We got four shirts: the Mexican wrestler for Eli, a campfire for Henry (with smoke that is shaped like a skull-and-crossbones, appropriate given his current pirate leanings), boom boxes for Dave, and funky little glasses for Zuzu.


CATEGORIES: activities

Children’s Book of the Week: Jeremy Draws a Monster

October 19, 2009

Jeremy Draws a Monster by Peter McCarty

The first time I read this book I got to the ending and said (out loud, mostly to myself), “What happens in this book?” Eli turned to me and said, “A boy draws a monster.” Yes, that does happen. But when you read it a few more times, it becomes clear that Jeremy is the monster.

Jeremy lives in an apartment on the top floor, and doesn’t leave, but just watches the other neighborhood kids playing together in the courtyard below. He draws a monster, who shares some physical characteristics with Jeremy (mostly, that they both have a 3 on their shirts). The monster is rude and demanding in a way that is remarkably similar to my children when they are being rude and demanding. Finally, Jeremy draws the monster a one-way bus ticket and sends him away, and then the neighborhood kids want to play with Jeremy.

My kids definitely didn’t get the whole Jeremy Is the Monster thing, but we explained it to them, and they did definitely get the concept of all of us having a bit of a monster inside of us, and that we have it in our power to send the monster packing. Nice.


Your Weekly Zuzu

October 16, 2009

At the end of the summer, we went to Palace Playland* at Old Orchard Beach. Before you think we’re completely insane (Old Orchard Beach’s motto seems to be: Where Everyone is A Little Bit Misshapen, and Some People Are Noticeably Drunk), let me tell you that Henry is a carnival ride nut and we hadn’t gone to any sort of county fair, and somehow Palace Playland seemed like a nice end to the summer.
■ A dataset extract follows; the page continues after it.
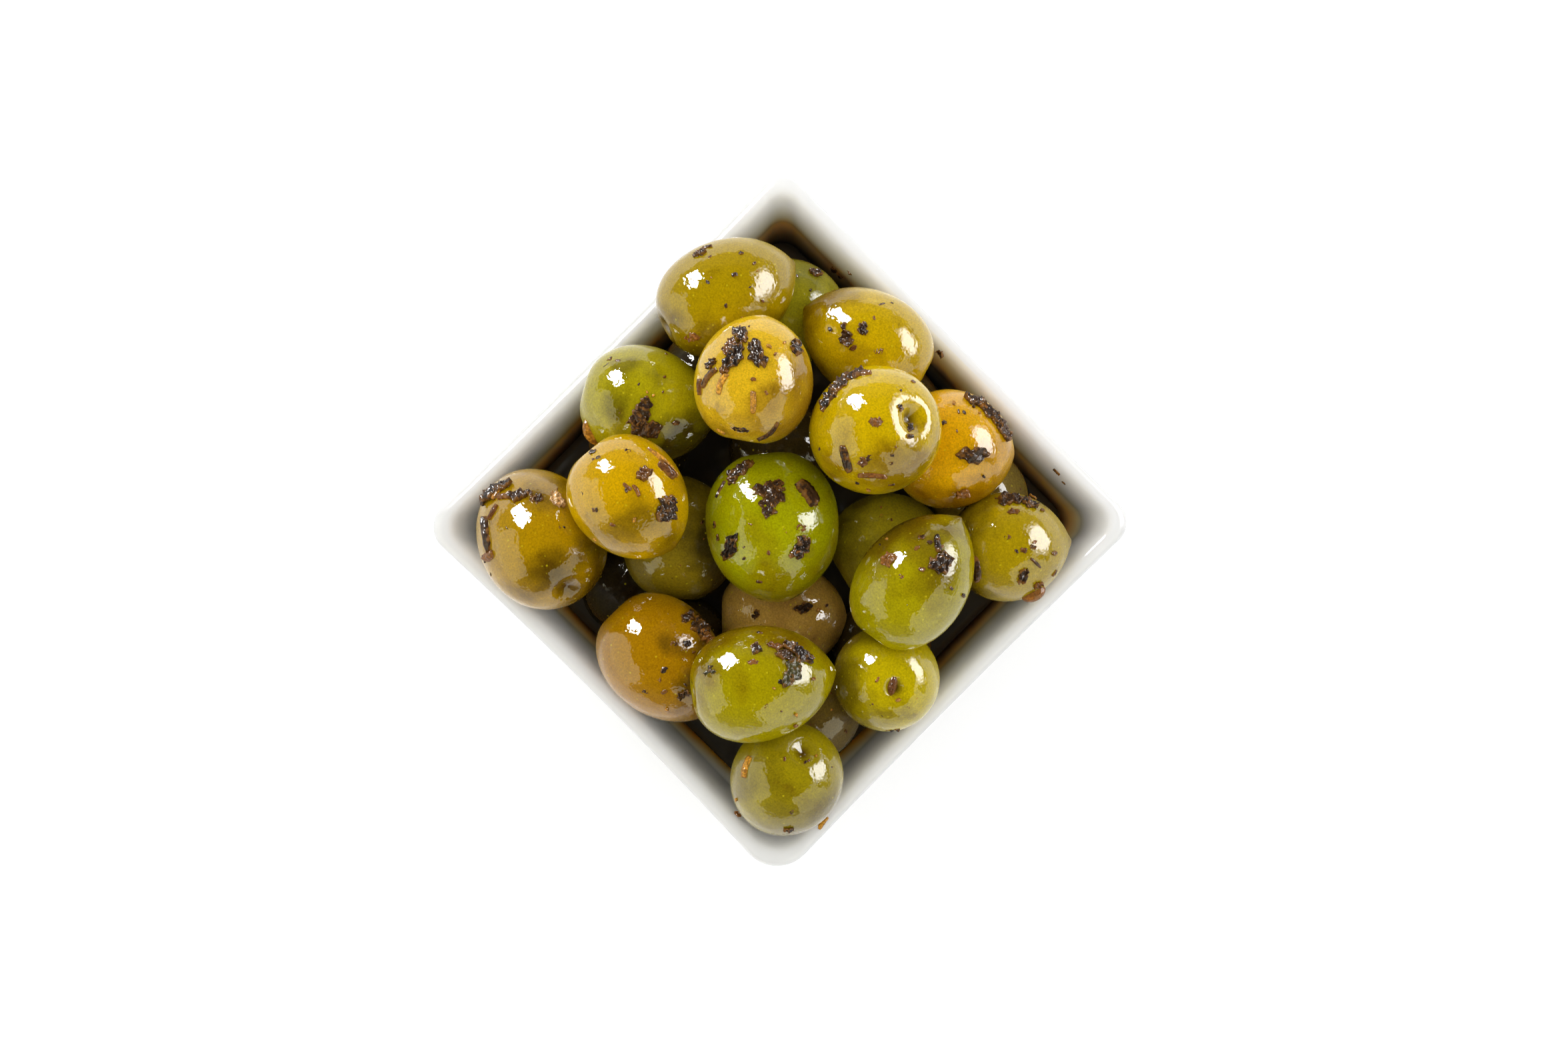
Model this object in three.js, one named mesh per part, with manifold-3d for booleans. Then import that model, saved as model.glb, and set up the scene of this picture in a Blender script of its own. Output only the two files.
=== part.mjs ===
// A square porcelain dish heaped with whole green olives in oil and dried herbs.
// Millimetres, +Z up. The origin is at the middle of the dish's foot, +X and +Y run square to its sides.
// The olives are placed as the dish is served, standing on its corner: "across" runs from the corner
// at -X,-Y to the one at +X,+Y, and "away" from the corner at +X,-Y to the one at -X,+Y.
import * as THREE from "three";
import { mergeVertices } from "three/addons/utils/BufferGeometryUtils.js";
import Module from "manifold-3d";

const wasm = await Module();
wasm.setup();

const radians = THREE.MathUtils.degToRad;

// ---------------------------------------------------------------- the dish
const RIM_X = 80; // over the rim, side to side
const RIM_Y = 81.2;
const HEIGHT = 45;
const WALL = 3.2; // and the width of the rounded rim
const TAPER = Math.tan(radians(7.5)); // the walls lean out
const LIP = WALL / 2; // radius of the rounded rim
const LIP_Z = HEIGHT - LIP;
const LIP_ANGLES = [30, 60, 90, 120, 150]; // degrees round it, from outside to inside
const FLOOR_Z = 5; // upper face of the dish's floor
const TURN_Z = 10; // where the wall starts to turn in to the foot
const TURN_STEPS = 4;
const FOOT_INSET = 11; // from the rim's edge to the foot's outer edge
const FOOT_WIDTH = 3.6; // of the ring it stands on
const FOOT_BEVEL = 0.4; // on the ring's lower edges
const FOOT_Z = 1.5; // height of the foot ring's side
const RECESS_Z = 1.3; // the floor inside the foot ring is sunk by this
const INNER_TURN_Z = 13; // where the inside turns into the floor
const INNER_TURN = 7.2; // how far in the inside turn ends
const OUTER_LEVELS = [TURN_Z, 20, 32, LIP_Z]; // heights of the outlines up the outside
const INNER_LEVELS = [LIP_Z, 34, 24, INNER_TURN_Z]; // and down the inside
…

The children had a great time, and didn’t seem to notice any of the other people. Henry went on all the scariest rides he could, and Eli drove a long-haul trucking ride (I think it was called “Convoy Race”) six times. At the very end, Zuzu finally got to go on a ride, too.
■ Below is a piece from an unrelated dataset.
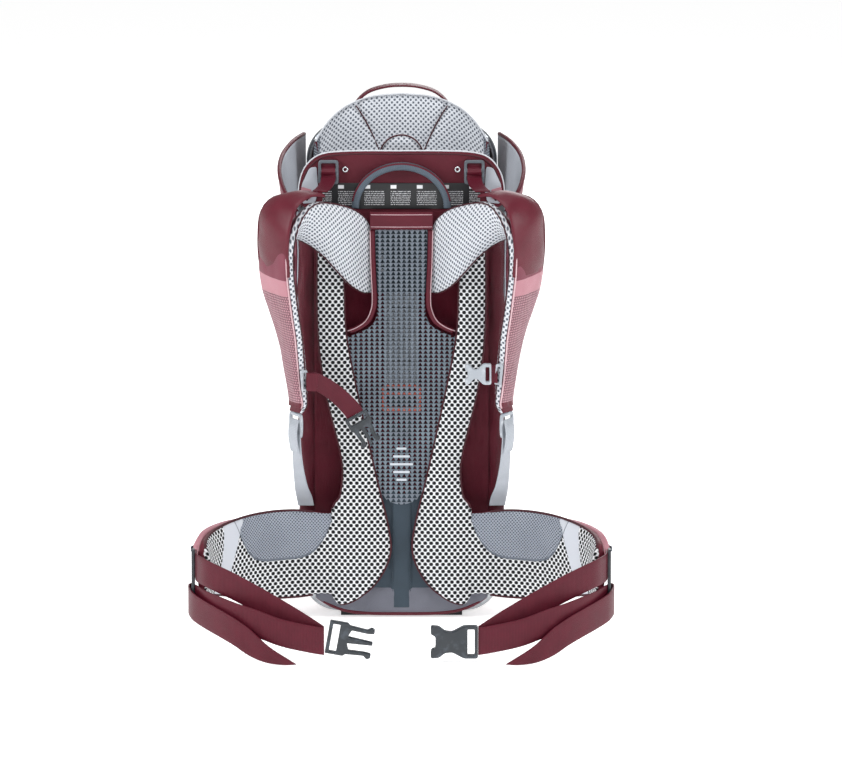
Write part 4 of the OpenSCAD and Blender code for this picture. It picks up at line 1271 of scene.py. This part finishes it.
seat = thicken(laid("seat_sling", 24, 100, sling, [slate_cloth], "seat", ["seat_sling"]), 0.003)
for u, word in enumerate(("left", "right")):
    cord("seat_binding_" + word, [sling(u, k / 20) * 1000 - Vector((0, frame_plane, 0))
                                  for k in range(21)], 1.8, maroon_tape, "seat", k=2)

for side, word in sides:
    run = through(on_side(side, ((52, 252.2, 496), (50, 247, 480), (38, 236, 450),
                                 (26, 228, 426), (21, 222.5, 413.5))), 12)
    def child_pad(u, v, run=run):
        _, point, way = pointing(run, v)
        out = Vector((1, 0, 0)).cross(way)
        s, f = around(u, 3)
        return P(*(point + Vector((17 * s, 0, 0)) + out * f * 3.4))
    child = laid("child_strap_" + word, 32, 48, child_pad, [small_mesh, maroon_sewn], None,
                 ["child_straps"], closed=True, ends=True,
                 zone=lambda u, v: 1 if u < 0.06 or 0.44 < u < 0.56 or u > 0.94 else 0)
    P(side * 52, 250, 492)
    P(side * 22, 224, 418)
    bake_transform(child)
tape("crotch_tape", [(0, 222, 380.6), (0, 220, 350), (0, 212, 324), (0, 206, 303)], [(1, 0, 0)] * 4,
     26, dark_tape, "seat", ["crotch_strap"], t=3.0)

# Base bag: a zipped luggage compartment of maroon satin that sags a little
# between the frame and the kickstand.

bag_line = rounded([(14, 30), (255, 52), (255, 186), (14, 186)], 16, 6)
bag_middle = Vector((134, 114))


def bag(u, v):
    w = 2 * v - 1
    f = u * len(bag_line)
    i = int(f) % len(bag_line)
    a, b = Vector(bag_line[i]), Vector(bag_line[(i + 1) % len(bag_line)])
    p = a.lerp(b, f - int(f)) if u < 1 else Vector(bag_line[0])
    mid = bag_middle
    end = (1 - abs(w) ** 10) ** 0.25
    p = mid + (p - mid) * (0.9 + 0.1 * end)
    fold = 2.6 * noise.noise(Vector((w * 3, p.x * 0.02, p.y * 0.025)))
    n = (p - mid).normalized()
    p = p + n * (fold * end - 1.5)
    return P(115 * w, p.x, p.y)


body_bag = laid("base_bag", 96, 90, bag, [satin], "frame", ["base_bag"], closed=True, ends=True)
for side, word in sides:
    seam = [bag_middle.lerp(Vector(p), 0.975) for p in bag_line[::2] + bag_line[:1]]
    cord("bag_piping_" + word, [(side * 113.5, p.x, p.y) for p in seam], 2.0, piping_pink,
         "frame", k=3)
tape("bag_zip_tape", [(x, 255.4, 130) for x in range(-104, 105, 26)], [(0, 0, 1)] * 9, 16,
     dark_tape, "frame", t=1.6, k=3)
teeth = bmesh.new()
for k in range(70):
    made = bmesh.ops.create_cube(teeth, size=1)["verts"]
    bmesh.ops.scale(teeth, vec=(0.0018, 0.0012, 0.004), verts=made)
    bmesh.ops.bevel(teeth, geom=list({e for v in made for e in v.link_edges}), offset=0.0003,
                    segments=1, profile=0.5, affect="EDGES", material=-1)
    teeth.verts.ensure_lookup_table()
    bmesh.ops.translate(teeth, vec=P(-103 + 3 * k, 256.6, 130), verts=teeth.verts[-24:])
finish("bag_zip_teeth", teeth, [steel_finish], "frame", smooth=False)

# Stirrups and the top handle: foot loops hung outside the cockpit on tapes
# with a height buckle, and a maroon tape handle over the hoop's top bar.

for side, word in sides:
    tape("stirrup_tape_" + word, [(side * 140.4, 70, 396.2), (side * 140.4, 70, 330),
                                  (side * 140.4, 70, 262)], [(0, 1, 0)] * 3, 20, dark_tape,
         "stirrup_loop_" + word, ["stirrup_" + word], t=2.6)
    def upright(co, side=side):
        return P(side * (140.4 + co.z), 70 + co.x, co.y)
    loop = [(x, 232 + y) for x, y in rounded([(-38, -31), (38, -31), (31, 31), (-31, 31)], 14, 8)]
    hole = [(x, 232 + y) for x, y in rounded([(-29, -22), (29, -22), (23, 20), (-23, 20)], 9, 8)]
    flat("stirrup_loop_" + word, [loop, hole], 6.6, 2.2, upright, rubber, "stirrup_loop_" + word)
    case = [(x, 290 + y) for x, y in oblong(-14, -12, 14, 12, 3)]
    slot_a = [(x, 290 + y) for x, y in oblong(-10.5, 2, 10.5, 8, 1.4)]
    flat("stirrup_buckle_" + word, [case, slot_a], 6.4, 1.6, upright, dark_plastic,
         "stirrup_loop_" + word)

hoop_handle = through([(-69, 272, 648), (-65, 272, 668), (-48, 272, 685), (-24, 272, 693),
                       (0, 272, 695), (24, 272, 693), (48, 272, 685), (65, 272, 668),
                       (69, 272, 648)], 4)


def carry(u, v):
    _, point, way = pointing(hoop_handle, v)
    out = way.cross(Vector((0, 1, 0)))
    s, f = around(u, 3)
    return P(*(point + Vector((0, 11 * s, 0)) - out * f * 1.9))


laid("top_handle", 28, 32, carry, [maroon_tape], "rear_handle", ["top_handle"], closed=True,
     ends=True)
Boy, oh, boy did she ever love the carousel. When it was over she clung on to that golden pole with all the strength she could muster, and absolutely wailed when we peeled her off.

*I like the missing word on the tagline on the Palace Playland website. It says, “New England’s ONLY Beachfront Amusement.” As if, in all of New England, with its thousands of miles of gorgeous coastline, Palace Playland is the only thing worth doing. Or the only thing that’s amusing, I guess.
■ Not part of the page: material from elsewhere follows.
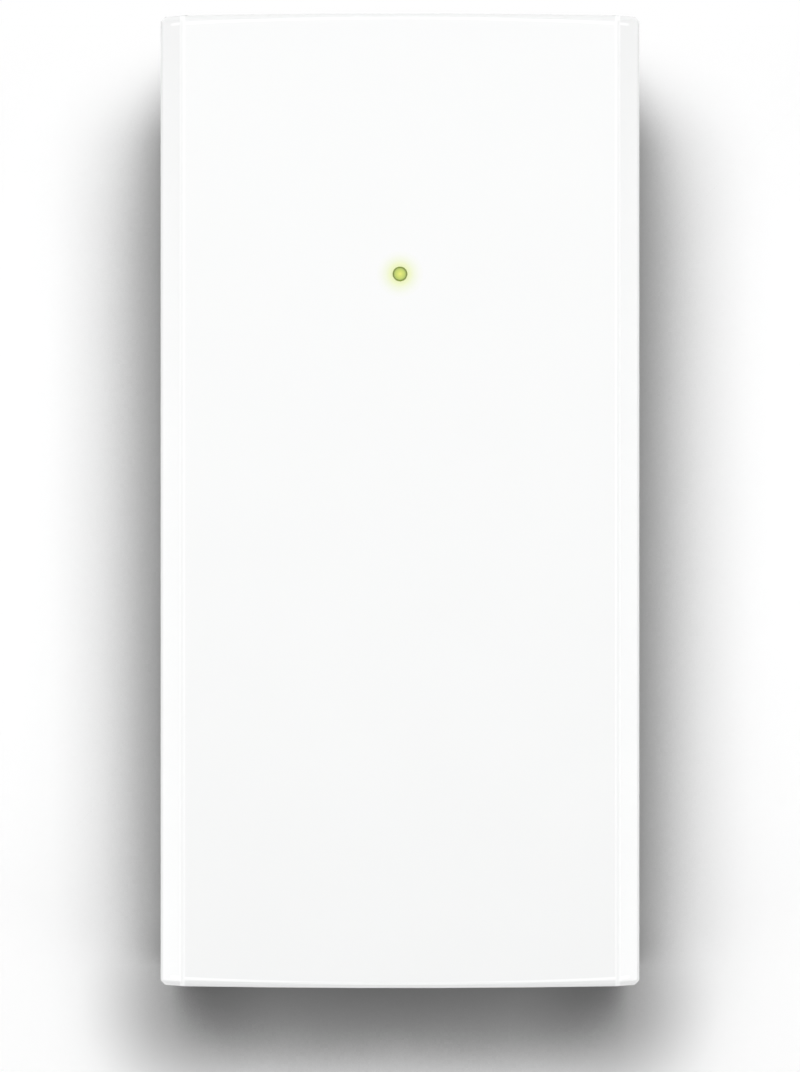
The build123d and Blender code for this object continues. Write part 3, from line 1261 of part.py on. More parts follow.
# Output side: two capacitors, a drum inductor and the control chips.
for index, (place, leads) in enumerate(zip(OUTPUTS, OUTPUT_LEADS), start=1):
    with BuildPart() as output_capacitor:
        add(can_body(place, OUTPUT_RADIUS, OUTPUT_HEIGHT))
        add(straight_leads(leads, BOARD_TOP))
    output_capacitor.part.label = f"output_capacitor_{index}"
    export_step(output_capacitor.part, f"parts/output_capacitor_{index}.step")

with BuildPart() as inductor_core:
    for radius, height, level in (
        (DRUM_RADIUS, DRUM_FLANGE, 0),
        (DRUM_POST_RADIUS, DRUM_HEIGHT, 0),
        (DRUM_RADIUS, DRUM_FLANGE, DRUM_HEIGHT - DRUM_FLANGE),
    ):
        with BuildSketch(Plane.XY.offset(BOARD_TOP + level)):
            with Locations(DRUM):
                RegularPolygon(radius, DRUM_SIDES)
        extrude(amount=height)
    add(straight_leads(DRUM_LEADS, BOARD_TOP))
inductor_core.part.label = "inductor_core"
export_step(inductor_core.part, "parts/inductor_core.step")

with BuildPart() as inductor_winding:
    with BuildSketch(Plane.XY.offset(BOARD_TOP + DRUM_FLANGE + DRUM_GAP)):
        with Locations(DRUM):
            RegularPolygon(DRUM_RADIUS - DRUM_WINDING_INSET, DRUM_SIDES)
            RegularPolygon(DRUM_POST_RADIUS + DRUM_GAP, DRUM_SIDES, mode=Mode.SUBTRACT)
    extrude(amount=DRUM_HEIGHT - 2 * (DRUM_FLANGE + DRUM_GAP))
inductor_winding.part.label = "inductor_winding"
export_step(inductor_winding.part, "parts/inductor_winding.step")


def chip(place, turn, count, width, height):
    """A surface-mounted chip with bent leads along both long sides, turned about its middle."""
    length = (count - 1) * CHIP_PITCH + 2 * CHIP_END
    side = width / 2
    knee = side + CHIP_LEAD_REACH - CHIP_FOOT
    sole = CHIP_LEAD_THICKNESS / 2
    with BuildPart() as lead:
        with BuildSketch(Plane.XZ):
            with BuildLine():
                Polyline(
                    (side - CHIP_LEAD_THICKNESS, height / 2),
                    (knee, height / 2),
                    (knee, sole),
                    (side + CHIP_LEAD_REACH, sole),
                )
            trace(line_width=CHIP_LEAD_THICKNESS)
        extrude(amount=CHIP_LEAD_WIDTH / 2, both=True)
        mirror(about=Plane.YZ)
    with BuildPart() as whole:
        with Locations((0, 0, CHIP_LIFT)):
            Box(width, length, height - CHIP_LIFT, align=ON_TOP)
        chamfer(whole.faces().sort_by(Axis.Z)[-1].edges(), CHIP_LIFT)
        with Locations(*[(0, y, 0) for y in spaced(count, CHIP_PITCH)]):
            add(lead.part)
    return Location((*place, BOARD_TOP), (0, 0, turn)) * whole.part


with BuildPart() as power_controller:
    add(chip(POWER_CHIP, 0, POWER_CHIP_LEAD_COUNT, CHIP_WIDTH, CHIP_HEIGHT))
power_controller.part.label = "power_controller"
export_step(power_controller.part, "parts/power_controller.step")

with BuildPart() as port_controller:
    add(chip(PORT_CHIP, 90, PORT_CHIP_LEAD_COUNT, CHIP_WIDTH, CHIP_HEIGHT))
port_controller.part.label = "port_controller"
export_step(port_controller.part, "parts/port_controller.step")

with BuildPart() as data_transformer:
    add(chip(MAGNETICS, 90, MAGNETICS_LEAD_COUNT, MAGNETICS_WIDTH, MAGNETICS_HEIGHT))
data_transformer.part.label = "data_transformer"
export_step(data_transformer.part, "parts/data_transformer.step")
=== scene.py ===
import bmesh
import bpy
import numpy as np
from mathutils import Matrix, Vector


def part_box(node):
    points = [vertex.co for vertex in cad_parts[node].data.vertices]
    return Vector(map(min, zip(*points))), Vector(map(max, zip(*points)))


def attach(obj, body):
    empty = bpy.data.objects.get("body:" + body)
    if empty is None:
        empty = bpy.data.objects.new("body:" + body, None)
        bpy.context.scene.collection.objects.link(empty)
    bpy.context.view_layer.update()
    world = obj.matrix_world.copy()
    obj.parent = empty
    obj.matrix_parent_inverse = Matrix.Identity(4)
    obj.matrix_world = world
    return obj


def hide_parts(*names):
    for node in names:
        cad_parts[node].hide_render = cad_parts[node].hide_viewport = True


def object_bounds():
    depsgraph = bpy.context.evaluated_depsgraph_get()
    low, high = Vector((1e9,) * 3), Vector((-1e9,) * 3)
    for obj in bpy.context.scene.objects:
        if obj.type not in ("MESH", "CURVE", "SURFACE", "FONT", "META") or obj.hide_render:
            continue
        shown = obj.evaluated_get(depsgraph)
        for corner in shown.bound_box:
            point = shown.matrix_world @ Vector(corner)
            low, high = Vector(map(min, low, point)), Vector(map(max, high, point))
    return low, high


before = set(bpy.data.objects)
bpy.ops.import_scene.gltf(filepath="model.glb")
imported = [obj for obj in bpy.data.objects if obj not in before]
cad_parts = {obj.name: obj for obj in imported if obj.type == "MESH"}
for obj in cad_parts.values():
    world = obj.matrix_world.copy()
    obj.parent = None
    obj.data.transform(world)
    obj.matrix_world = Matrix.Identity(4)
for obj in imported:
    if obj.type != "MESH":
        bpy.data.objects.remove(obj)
cad_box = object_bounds()


# The camera hangs straight over the case and looks down on it with a long lens, so that no side wall shows.
# Its picture is 141 mm tall at the height of the case's shoulders.
highest = cad_box[1]
picture_height = 0.141
shoulder_height = highest.z - 0.002
camera_distance = 0.8
camera_y = -0.00463
camera_data = bpy.data.cameras.new("camera")
camera_data.sensor_width = 36.0
camera_data.lens = camera_data.sensor_width * camera_distance / picture_height
camera = bpy.data.objects.new("camera", camera_data)
camera.location = (0.0, camera_y, shoulder_height + camera_distance)
bpy.context.scene.collection.objects.link(camera)
bpy.context.scene.camera = camera
bpy.context.scene.view_settings.view_transform = "Standard"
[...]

Summer Jar: Make Your Own Monsters

October 13, 2009

Without a doubt, my favorite Summer Jar activity was making our own stuffed animal monsters. We got the instructions from Craft, which were blissfully straightforward. First, the boys drew pictures of what they wanted their monsters to look like.

Henry drew a wacky elephant thing, and Eli drew a rectangle with a belly button. Then they chose fabric from our scrap bag, cut out the outlines (tip: don’t forget to cut the shape a little bigger than the paper cutout, to allow for the seam), and I sewed them together. The boys stuffed them while I worked on eyes and mouths. Eli suddenly took a great interest in sewing while I was doing the second eye for his monster, so I let him sew a bit on the eye, and a lot on the mouth. He totally has the fine motor skills to do it, and was working really hard on sewing his little monster parts. This was really my favorite part — the investment Eli put into the thing now means that his monster is one of his favorite stuffed animals. Here they are, finished:

I told them they had to name them, and they thought about names really earnestly, until Eli came up with “Soup” as his monster’s name, which led Henry to choose “Pizza.” So here you have it, Soup and Pizza. (This also led to a funny interchange when we briefly looked at a preschool for Eli. The preschool served breakfast and lunch, which was a big disappointment to Eli, who had been looking forward to bringing his lunch in a lunchbox. The school director said, “You could still bring your lunchbox, and you could put a favorite stuffed animal in there.” I said, “You could bring Soup in there,” and the director looked kind of worried and said, “Well, we do serve lunch, though, so he really wouldn’t need to bring soup.”)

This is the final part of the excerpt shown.